After signing up on the website for the extremophiles project, participants are prompted to take photos of “slime, crusty mats, stringy growth,” in their homes, particularly in places that have extreme hot-cold cycles. Some recommended hunting grounds include washing machines, refrigerator drip lines, hot-water heaters, solar panels, and showerheads. Henriksen is especially interested in a substance called “pan pudding” that accumulates in the drip trays under air-conditioning units. And while microbes are everywhere, he said, growths that are visible to the naked eye are more likely to have genetic properties that researchers can put to use. Around 35 observations have been uploaded to the project so far by citizen scientists, and over 80 members have signed up.
If the researchers see something promisingly unusual, they’ll mail the volunteer a testing kit with empty sample tubes, gloves, and a scraper, and a prepaid envelope to send it back. Then, the researchers test the DNA of the sample, and the results will be added to an open-source database of microbes. By cataloguing the diversity of these tiny life forms, the hope is that some may one day become useful for human endeavors — like tackling greenhouse gas emissions, or cleaning up pollution.
It was with this hope that I scooped up the gloppy film in my dishwasher, the flaky gunk at the bottom of my rain barrel, and the speckled water from the air-conditioning pipes in my attic, and sent the microscopic ecosystems of my home off to a lab for testing.
The sampling kit that arrived at my home after I uploaded photos of the grime in my surroundings. Sachi Kitajima Mulkey / Grist
But even observations that don’t end up being sampled fill in important gaps of scientific understanding, Henriksen said.
Dunn agrees. “It’s amazing, people are seeing totally different things in their homes in different places,” he said. And even if the citizen science data isn’t as standardized as research done in a lab, “it’s still the best data we have,” he said. Dunn’s lab in North Carolina runs citizen science projects too, such as a survey on the microbiomes in showerheads, armpits, and sourdough bread, with the goal of “engaging as many people as possible” in the discovery of daily life.
“We simply can’t do this kind of broad survey without the help of a larger community,” said Sarah Newman, manager of the extremophiles citizen science project and director of operations at CitSci.org, where the project is hosted. “It’s giving people a place to be a part of science where there wasn’t one in the past.”
And in a way, we’ve already all been participating. “Our houses are actually a very strange environment, if you think about it. Right under our noses, we’ve been contributing to centuries-long experiments of setting up these strange places,” said Henriksen.
It may be weeks or months until I hear back from the Two Frontiers team about the sample I sent in — the precise lab work required to identify genetically distinct organisms takes time.

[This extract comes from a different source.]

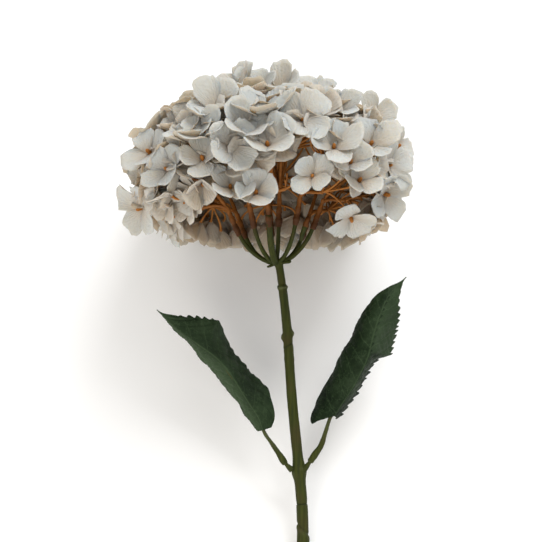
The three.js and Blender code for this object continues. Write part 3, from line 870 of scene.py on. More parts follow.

But perhaps lurking in the guts of my Florida home, or in some chunky slime hiding in yours, could be the next single-celled ally in the fight against climate change.
— Sachi Kitajima Mulkey
More exposure
A parting shot
Another power of microorganisms is their ability to break down all kinds of materials — which makes them potentially useful for things like decontamination and waste processing. Here, biotechnologist Nadac Reales del Canto shows an experiment at a mining site in Antofagasta, Chile, in 2021. The extremophiles that Reales and her team were studying managed to eat a nail in just three days.